Access to the prison itself is by guided tour. These are frequent and well attended. I was among a group of about twenty of different nationalities: Polish, German, Dutch, Spanish, Scottish and English, along with some other Irish people. The tour lasts about 50 minutes and is an efficient and brisk walk through the building and its history. Our guide managed to balance the development of the building and the Irish penal system with the story of the prisoners associated with the rebellions and political upheavals of the nineteenth and twentieth centuries. I was struck by how the history of Kilmainham was a social and political history of Ireland. Alongside the various rebellions, we were told about the ‘ordinary’ people convicted for a range of crimes from petty theft to murder, the changing attitudes to how a prison should function, and the impact on Kilmainham of major non-political events like the Great Famine.

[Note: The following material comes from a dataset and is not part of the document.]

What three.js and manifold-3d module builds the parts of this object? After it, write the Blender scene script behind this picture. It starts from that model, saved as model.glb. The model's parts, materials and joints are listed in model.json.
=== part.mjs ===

The chapel where Joseph Plunkett and Grace Gifford were married prior to the former’s execution in 1916.

The chapel where Joseph Plunkett and Grace Gifford were married prior to the former’s execution in 1916.

There are a number of impressive stops on the tour, beginning with the hang house, constructed for the hanging of condemned prisoners; it is a chilling sight, with a hook embedded in the ceiling above the trapdoor through which the hanged person dropped. Our guide informed us that 144 people were hanged in Kilmainham, most in public at the front gate until the hang house was opened in the 1890s. Only four people were hanged there, however, the last being Joseph Heffernan in 1910.
The tour concentrates on the political history of the gaol, with talks in the ‘1916 corridor’ where many of the Rising’s leaders were held in the days before their execution, a cell in which Parnell was kept during his time here, and then the main wing of the prison, where many of those involved in the Civil War, such as Eamonn de Valera, were imprisoned: some of them were also taken out from here to be executed. The tour ends outside in the stonebreakers’ yard where Patrick Pearse, Thomas Clarke and the other leaders were shot by British firing squad in May 1916.
On reflection, I thought that more might have been said about other patriots held in Kilmainham over the decades, such as Robert Emmet, prominent Fenians such as John O’Leary or O’Donovan Rossa, land agitators like Michael Davitt, and so on. A decision has been made to keep the tour to about 50 minutes, which limits how much of the story can be told, and I suppose this has to be so given the numbers visiting—our party was always only a few steps behind the previous tour and a few steps ahead of the following one. This is not to say that the tour was hurried or superficial. It tackled the politics and the events head on and in a way that left a mark on all of us. Four young English people began the tour in high spirits, openly mocking the conditions in the gaol and the prisoners, but were more subdued after our lecture in the chapel and the story of the marriage of Joseph Plunkett to Grace Gifford hours before his execution. They were reduced to a remorseful silence after we were told how James Connolly was carried to the yard in a stretcher and tied to a chair to be shot. Sometimes the bare facts speak more eloquently than any attempt at rhetoric.

The stonebreakers’ yard, where the 1916 leaders were executed.(All images: OPW)

The stonebreakers’ yard, where the 1916 leaders were executed.
(All images: OPW)

When I was growing up, Kilmainham was a must-see place for any Irish visitor to Dublin, and it remains that today even though it is now a major attraction for overseas visitors too. It is a place redolent of Irish history like no other. The building is impressive in itself as an example not just of penal architecture but also of the history of crime and punishment in Ireland. Of course, the political history is what gives it a special place in the Irish psyche, evoking as it does the major events of the last two centuries of Irish history. The unpaid volunteers and, since 1986, the OPW have done a good job in restoring the goal and making it accessible to the public. The museum and the guided tours take in the various aspects of the building’s history, giving a pretty comprehensive picture not just of Kilmainham the gaol but also of Kilmainham as a prism through which to view Ireland’s history. If you have not been there yet I recommend that you go.